The Weekend Cipha on That Flag, USWNT, Cosby, Serena
The Saturday Cipha is where I recap what topics you were Killing The Breeze on in the past week.
That Flag Came Down
Answering the question of whether racism is now over, that flag is now is often invoked. I think the flag coming down contributes more towards that goal of eradicating racism than having it proudly flying. I will never understand the allegiance to a flag associated with people who took up arms against the United States, but isn’t honoring it in a museum more than enough? I mean we did beat them right? Do we honor the Mexico, Spain, Japan, Germany, Italy, Panama or any other state that declared war against the United States the way we do the Confederate States of America? Do Americans of Mexican, Spanish, Japanese, German, Italian or Panamanian descent demand we honor their flags because it represents their “pride” or “heritage”? Come on.

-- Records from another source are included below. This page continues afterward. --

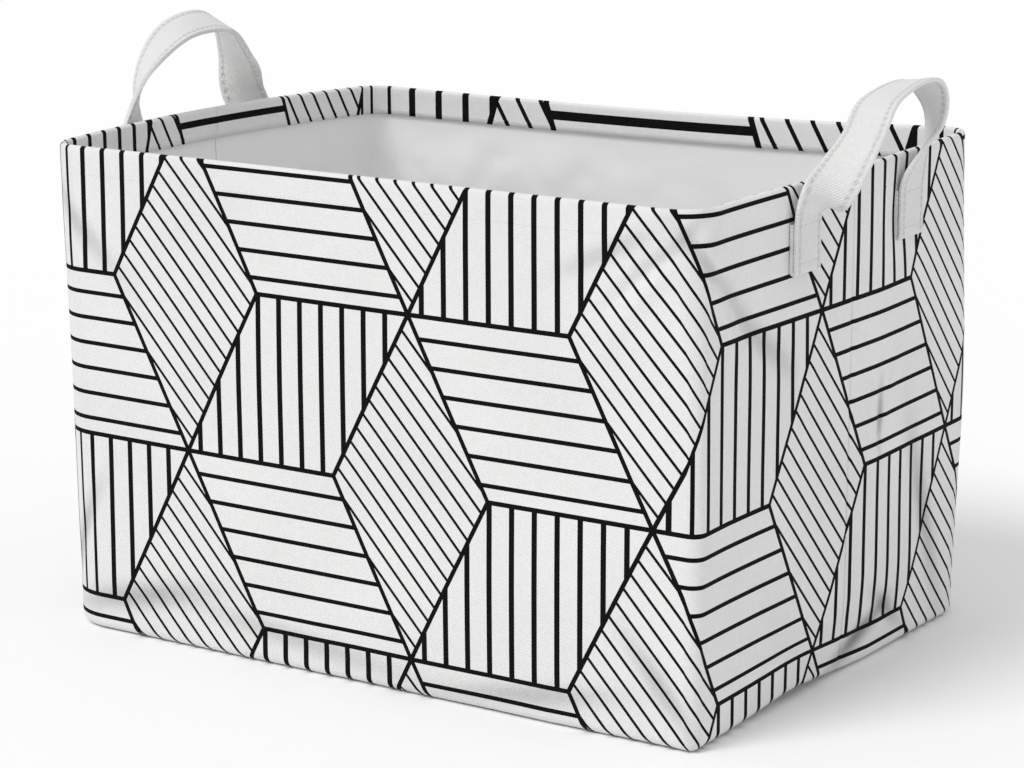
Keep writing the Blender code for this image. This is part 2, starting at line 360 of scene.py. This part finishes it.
def relief(s, z):
    rise = riseOf(z)
    total = 0.0
    for size, depth, seed in cloth["waves"]:
        total += depth * roundNoise(s, z, size, seed)
    fade = cloth["rimFade"]
    total *= mix(1, cloth["rimShare"], smooth((rise - fade) / (1 - fade)))
    total += cloth["foldShare"] * foldsAt(s, z) + ridgeAt(s) * smooth(rise * cloth["ridgeRise"])
    return total * quietAtTabs(s, z) + seamAt(s)


def liftAt(s, z):
    lift = cloth["baseLift"]
    ripple = cloth["baseWaves"]
    low = 1 - smooth(z / cloth["baseLiftTop"])
    waves = ripple["height"] * abs(roundNoise(s, 0, ripple["size"], ripple["seed"]))
    return low * (lift["height"] * bell(s - lift["s"], lift["reach"]) + waves)


def wallPoint(half, column, z, inset, inward=None):
    x, y, nx, ny, s = plan(half, column, z)
    out = relief(s, z) - inset
    if inward:
        out -= inward(s, z)
    return drape((x + nx * out, y + ny * out, z + liftAt(s, z))), s


def baseEdgeRows(own):
    radius = box["baseEdgeRadius"]
    steps = box["baseEdgeSteps"]
    rows = []
    for i in range(steps):
        angle = math.pi / 2 * i / steps
        rows.append((radius - own * math.sin(angle), radius - own * math.cos(angle), False))
    return rows


# Each row up a panel is its distance inside the outer face, its height, and whether it is hem
def canvasRows():
    radius = box["baseEdgeRadius"]
    fold = box["rimThickness"] / 2
    foldHeight = box["height"] - fold
    wallCount = round((foldHeight - radius) / box["cellSize"])
    rows = baseEdgeRows(radius)
    rows += [(0, mix(radius, foldHeight, i / wallCount), False) for i in range(wallCount + 1)]
    steps = box["rimSteps"]
    for i in range(1, steps + 1):
        angle = math.pi * i / steps
        inHem = i > steps / 2
        rows.append((fold - fold * math.cos(angle), foldHeight + fold * math.sin(angle), inHem))
    bottom = box["height"] - box["hemWidth"]
    count = box["hemRows"]
    rows += [(2 * fold, mix(foldHeight, bottom, (i + 1) / count), True) for i in range(count)]
    return rows


def liningRows():
    radius = box["baseEdgeRadius"]
    inset = box["liningInset"]
    top = box["height"] - box["liningTuck"]
    count = round((top - radius) / box["cellSize"])
    rows = baseEdgeRows(radius - inset)
    return rows + [(inset, mix(radius, top, i / count), False) for i in range(count + 1)]


# The print inside the hem has its own size on each wall: tile edge, where along the wall an
# upright tile meets a slanted one, and the row at the rim. It is stretched up and down about the
# level line that shows there
hemPrint = {
    "back": {"tile": 0.137, "at": -0.1105, "rimRow": 0.788},
    "front": {"tile": 0.110, "at": -0.060, "rimRow": 0.770},
    "left": {"tile": 0.096, "at": -0.062, "rimRow": 0.808},
    "right": {"tile": 0.110, "at": -0.062, "rimRow": 0.790},
    "edgeColumn": 1.35,
    "levelRow": 0.7145,
    "stretch": 1.7,
}

# The tiles: their edge, a row's height as a share of it, and the column and row at the near corner
tiling = {"edge": 0.0955, "height": 0.947, "cornerColumn": 3.266, "baseRow": 1.15}


def placeAlong(half, wall, s):
    if half == "back":
        s = 2 * printBox["halfDepth"] - s
    if wall in ("front", "back"):
        return s + printBox["halfLength"]
    toSeam = s - printBox["halfDepth"] if wall == "right" else (
        -2 * printBox["halfLength"] - printBox["halfDepth"] - s
    )
    return toSeam if half == "front" else -toSeam


def hemUv(half, wall, s, down):
    settings = hemPrint[wall]
    place = placeAlong(half, wall, s)
    column = hemPrint["edgeColumn"] + (place - settings["at"]) / settings["tile"]
    above = settings["rimRow"] - hemPrint["levelRow"] - down / (settings["tile"] * tiling["height"])
    row = hemPrint["levelRow"] + above / hemPrint["stretch"]
    return (
        (column - tiling["cornerColumn"]) * tiling["edge"],
        (row * tiling["height"] + tiling["baseRow"]) * tiling["edge"],
    )


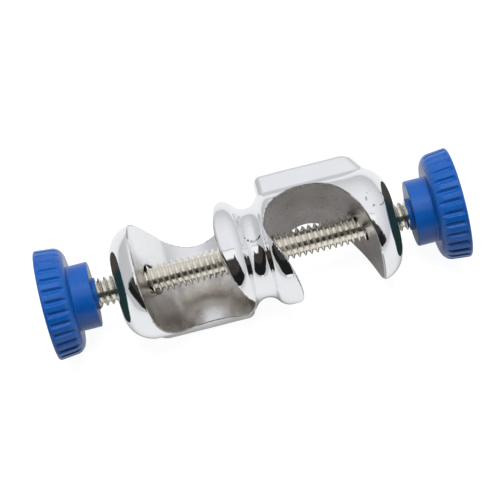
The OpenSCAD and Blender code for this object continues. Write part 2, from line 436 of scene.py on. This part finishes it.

The double standard seems to be clear when it comes to domestic violence and male and female abusers. Men seem to be automatically bad no questions asked as we covered in our “Is This Ok?” podcast. Self defense, in most cases, is not accepted without a deadly weapon of some sort. I agree with this.
If the abuser is female, there seems to be a grieving process society goes through that is not even considered for male abusers. First, there is denial. “It’s just his account”, and “we don’t really know what happened” are often invoked.
Then there is anger. “Look at the numbers, men are always beating women” While this is definitely true, not condemning or rebuking female abusers as we do males sends a confusing message on equality.
Then there is bargaining. Can’t we just excuse the female abuser’s coworkers, boss and employer for not addressing the incident in any significant manner?
Next, is depression. What will be lost by highlighting this ugly event amongst a great and euphoric moment for our country and for women? My guess is nothing and the march towards equality for all continues forward (which is even a greater reason to do it if we are looking at advancing a cause that does see more women as victims), but I do hope we strive to hold all people accountable for their words and actions.
Finally, there is acceptance. It happened, but I never heard about it or I still cheered for them. Thus, we have our double standard meaning it’s clear we still have a lot to do in this area.
I think Bill Cosby has made a lot of men review their sexual histories. People are probably finding out they are mild sexual assaulters or rapists. Consent is tricky, but here’s my rule. If I don’t hear “yes”, “put it in”, or “fuck me”, then it’s a no go. Consent does not mean “she didn’t say no,” and it’s not something you have to guess at nor only have a part of it. Either you have consent or you don’t. If you’re not sure, then that means you don’t and shouldn’t proceed under such circumstances. Additionally, rape and sexual assault are not confined to children, dark alleys nor complete strangers. Rape and sexual assault can look like Dr. Huxtable giving you something that will make yo feel better oyu feel better.
In spite of Serena Williams’ dominance, she is still reviled by many and there exists in earnings a great disparity when compared to tennis’ top earner by endorsements, Maria Sharapova. Given the complicated history both women’s tennis and Madison Avenue have with race, it is easy to make that conclusion. While I believe the disparity is rooted in race, there are also issues of sexism with endorsements for females largely being based on prevailing standards of beauty, what those prevailing standards of beauty are, and who gets to determine them.